Common pattern: (1) Airflow DAG runs on schedule. (2) First tasks: wait for source data (sensors). (3) Run dbt build (or split into dbt run + dbt test). (4) Use cosmos (astronomer-cosmos) to parse the dbt DAG and create one Airflow task per dbt model for fine-grained monitoring. (5) On failure: alert, don't retry dbt models automatically (they're idempotent but may mask data issues).

Q: You inherit a dbt project with 200 models and no tests. How do you add data quality?

(1) Start with the highest-value models (marts used by executives). (2) Add unique + not_null tests on all primary keys — use codegen package to auto-generate YAML. (3) Add relationships tests between staging and marts. (4) Add source freshness checks. (5) Add accepted_values on status/type columns. (6) Incrementally add singular tests for known business rules. (7) Integrate dbt build into CI to prevent regressions.

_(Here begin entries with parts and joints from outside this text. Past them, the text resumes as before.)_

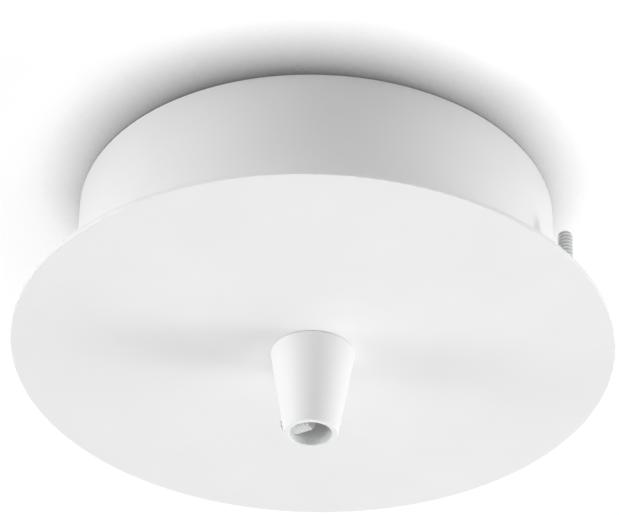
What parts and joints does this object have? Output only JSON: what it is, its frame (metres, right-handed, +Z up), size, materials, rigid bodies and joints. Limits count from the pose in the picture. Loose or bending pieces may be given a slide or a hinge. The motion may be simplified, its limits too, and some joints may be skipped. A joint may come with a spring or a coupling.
{
  "type": "electrical ceiling rose",
  "caption": "Round white ceiling rose: a plain shallow drum closed by a wider flat disc, with a conical cord grip hanging from the disc's centre.",
  "frame": {"origin": "on the ceiling plane, at the drum's axis", "axes": "+Z up into the ceiling, along the drum's axis; -Y towards the viewer of the picture; +X to the viewer's right"},
  "size_m": [0.12, 0.12, 0.052],
  "materials": {
    "white_paint": "satin",
    "zinc_plate": "bright zinc",
    "brass": "bright",
    "natural_nylon": "translucent",
    "strip_plastic": "gloss",
    "grey_rubber": "matt"
  },
  "bodies": {
    "rose": {"canopy_drum": "white_paint", "cover_disc": "white_paint", "cord_grip": "white_paint", "cover_stud_right": "zinc_plate", "cover_stud_left": "zinc_plate", "stud_washers": "zinc_plate", "hollow_nipple": "zinc_plate", "nipple_nut": "zinc_plate", "nipple_washer": "zinc_plate", "terminal_mount_screws": "zinc_plate", "earth_stud": "zinc_plate", "earth_washer": "zinc_plate", "terminal_barrel_live": "brass", "terminal_barrel_neutral": "brass", "terminal_barrel_earth": "brass", "terminal_housing": "strip_plastic", "entry_grommet": "grey_rubber"},
    "clamp_screw": {"clamp_screw": "natural_nylon"},
    "cover_nut_right": {"cover_nut_right": "zinc_plate"},
    "cover_nut_left": {"cover_nut_left": "zinc_plate"},
    "earth_nut": {"earth_nut": "zinc_plate"},
    "terminal_screw_live_supply": {"terminal_screw_live_supply": "zinc_plate"},
    "terminal_screw_live_lamp": {"terminal_screw_live_lamp": "zinc_plate"},
    "terminal_screw_neutral_supply": {"terminal_screw_neutral_supply": "zinc_plate"},
    "terminal_screw_neutral_lamp": {"terminal_screw_neutral_lamp": "zinc_plate"},
    "terminal_screw_earth_supply": {"terminal_screw_earth_supply": "zinc_plate"},
    "terminal_screw_earth_lamp": {"terminal_screw_earth_lamp": "zinc_plate"}
  },
  "joints": [
    {"name": "clamp_screw_travel", "type": "slide", "parent": "rose", "child": "clamp_screw", "axis": [-0.8387, 0.5446, 0], "range_m": [-0.0015, 0.0042]},
    {"name": "cover_nut_right_travel", "type": "slide", "parent": "rose", "child": "cover_nut_right", "axis": [0, 0, 1], "range_m": [0, 0.013]},
    {"name": "cover_nut_left_travel", "type": "slide", "parent": "rose", "child": "cover_nut_left", "axis": [0, 0, 1], "range_m": [0, 0.013]},
    {"name": "earth_nut_travel", "type": "slide", "parent": "rose", "child": "earth_nut", "axis": [0, 0, -1], "range_m": [0, 0.0065]},
    {"name": "terminal_screw_live_supply_travel", "type": "slide", "parent": "rose", "child": "terminal_screw_live_supply", "axis": [0, 0, 1], "range_m": [0, 0.0024]},
    {"name": "terminal_screw_live_lamp_travel", "type": "slide", "parent": "rose", "child": "terminal_screw_live_lamp", "axis": [0, 0, 1], "range_m": [0, 0.0024]},
    {"name": "terminal_screw_neutral_supply_travel", "type": "slide", "parent": "rose", "child": "terminal_screw_neutral_supply", "axis": [0, 0, 1], "range_m": [0, 0.0024]},
    {"name": "terminal_screw_neutral_lamp_travel", "type": "slide", "parent": "rose", "child": "terminal_screw_neutral_lamp", "axis": [0, 0, 1], "range_m": [0, 0.0024]},
    {"name": "terminal_screw_earth_supply_travel", "type": "slide", "parent": "rose", "child": "terminal_screw_earth_supply", "axis": [0, 0, 1], "range_m": [0, 0.0024]},
    {"name": "terminal_screw_earth_lamp_travel", "type": "slide", "parent": "rose", "child": "terminal_screw_earth_lamp", "axis": [0, 0, 1], "range_m": [0, 0.0024]}
  ]
}
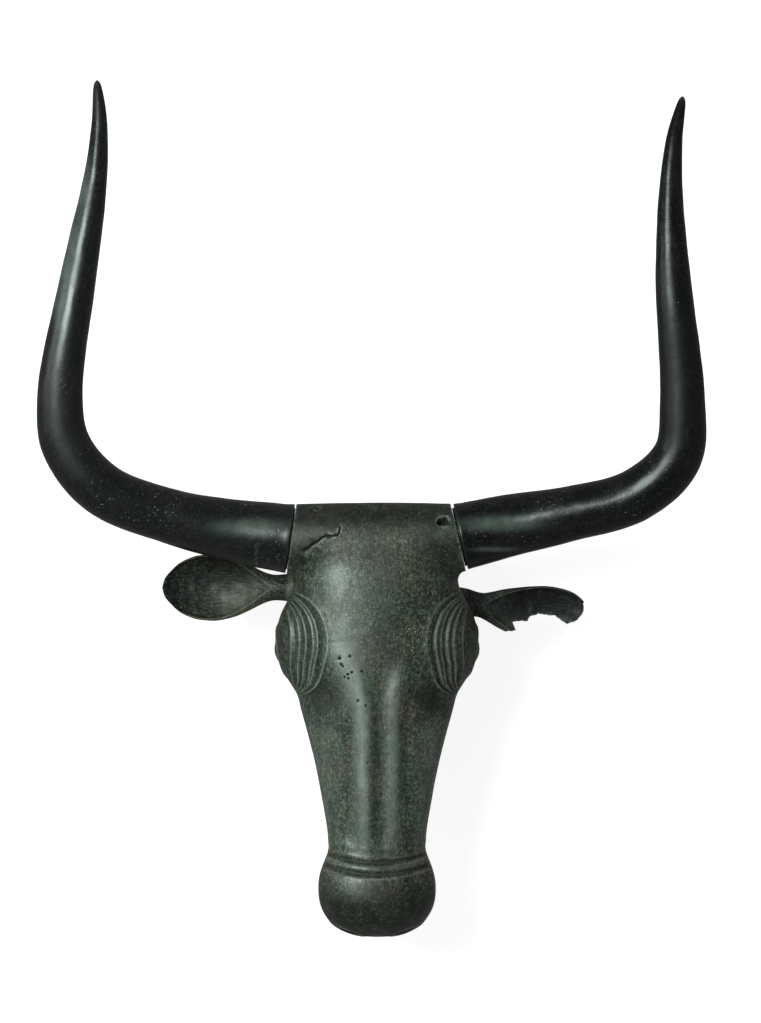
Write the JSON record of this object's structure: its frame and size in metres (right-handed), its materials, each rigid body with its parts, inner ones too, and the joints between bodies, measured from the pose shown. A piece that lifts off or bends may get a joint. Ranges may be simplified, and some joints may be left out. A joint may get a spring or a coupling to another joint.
{
  "type": "bull head sculpture",
  "caption": "Life-size bull's head in hollow cast bronze with long upright horns and leaf-shaped ears, cut flat at the neck; lies face up.",
  "frame": {"origin": "middle of the flat neck cut, on the midline of the head", "axes": "+Z out of the face, +Y from the muzzle towards the horn tips, +X to the viewer's right; the head lies face up"},
  "size_m": [0.7027, 0.9014, 0.2166],
  "materials": {
    "head_bronze": "cast bronze with a mottled dark green-brown patina, streaked and pitted",
    "horn_bronze": "cast bronze with a smooth, near-black, glossy patina",
    "ear_bronze": "cast bronze with a dark green-brown patina and chased hair lines"
  },
  "bodies": {
    "root": {"head": "head_bronze", "left_horn": "horn_bronze", "right_horn": "horn_bronze", "left_ear": "ear_bronze", "right_ear": "ear_bronze"}
  },
  "joints": []
}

Q: A daily dbt run takes 3 hours. How would you speed it up?

(1) Profile with dbt run --profile or warehouse query history to find slow models. (2) Convert large full-table rebuilds to incremental. (3) Materialize staging as views (they're instant). (4) Use dbt run -s tag:critical for priority models. (5) Parallelize — increase threads in profiles.yml. (6) Optimize slow SQL (check EXPLAIN, add clustering keys). (7) Consider splitting into multiple runs (staging hourly, marts daily).